Not too long ago, I attended a queer film festival and saw a film by a queer woman of color. To my dismay, the only Asian in her film was totally stereotypical in the worst way imaginable. Isn’t it bad enough that we’re bombarded with caricatures of Asians on the screen as it is? Among them, the Asian sex goddess, the evil gangster, and the one that infuriates me the most: the asexual, unemotional (in other words, inhuman) Asian brought in as comic relief or as a foil to the great white heterosexual hero.

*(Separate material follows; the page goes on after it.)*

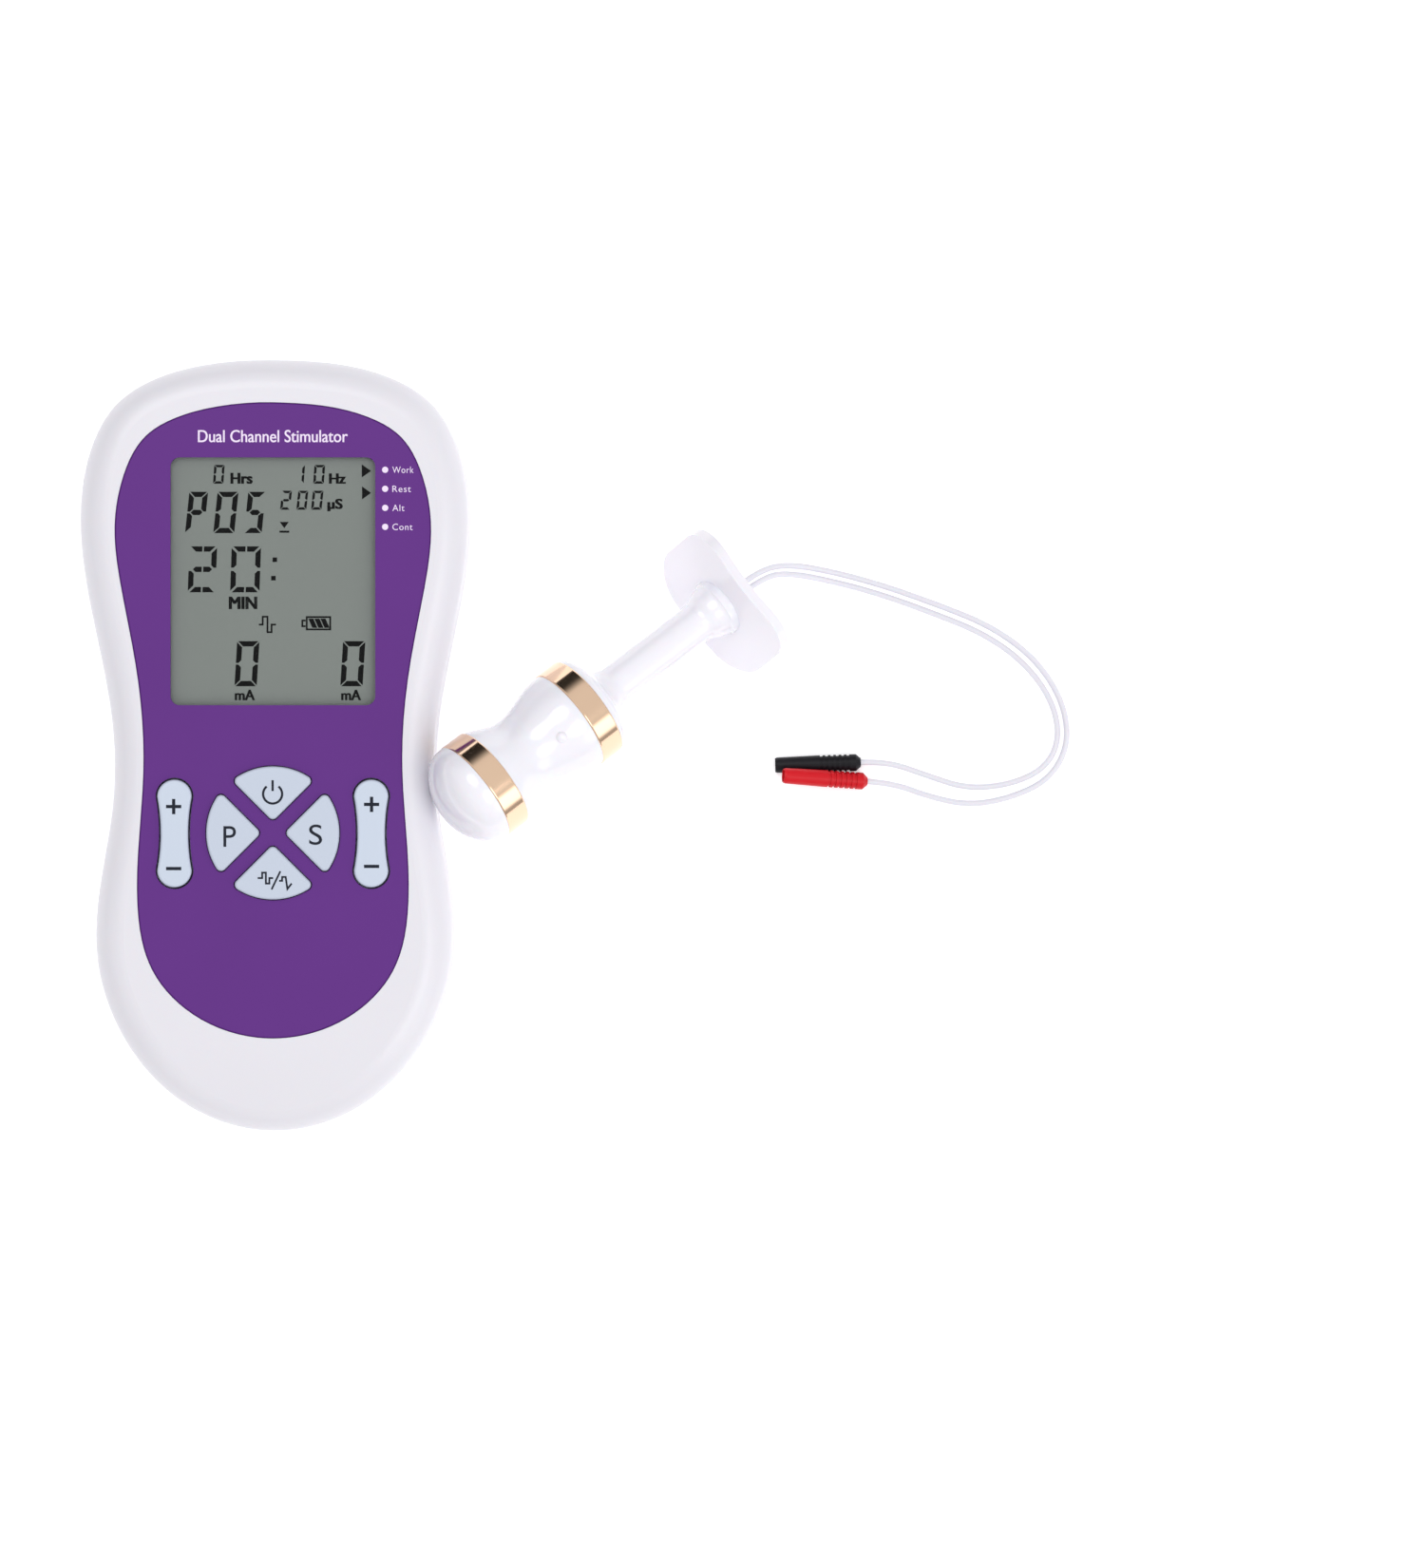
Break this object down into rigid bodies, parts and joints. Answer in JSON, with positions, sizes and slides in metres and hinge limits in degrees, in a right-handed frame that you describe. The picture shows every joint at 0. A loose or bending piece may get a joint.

We won’t get into major details here, but if a queer woman of color filmmaker thought it was OK to disrespect Asians in her film (whether she realized it or not), what else does this mean for me, a queer Korean American girl who sometimes feels stuck between not wanting to date any woman (often feeling objectified and exoticized by white women, not wanting to deal with the close-knit drama of the queer APA women’s community, and not having much contact with other non-APA queer women of color) and wanting to be wholly open to all?

To wrap up, I’m working on a script for my own queer Korean American soap opera video. I’ll lose the homophobic, queer-bashing references but keep the queers. I won’t have two women fighting over a man, a father slapping his daughter because she broke curfew, a mother forcing her old maid daughter (only 27 years old!) to meet a potential husband (of course, at a dimly lit restaurant or teahouse with American ’80s music playing in the background). I’ll be sure to throw in a lot of goodies: unrequited love, existential angst, fear of rejection, serendipity, the desire to love and desire itself. Imagine, these asexual Asians in the throes of passion! Imagine these Asian queers staying true to themselves!

So, as they always like to say during a particularly dramatic moment in a Korean soap opera: Let me ask you one thing: When I’m done making my first soap (tentative titles: Dog Dreams or Nobody Loves Me But Me), will you come and watch?


Jenie Pak grew up watching her parents watch Korean videos. Now she has the strange suspicion the videos are watching her and her parents.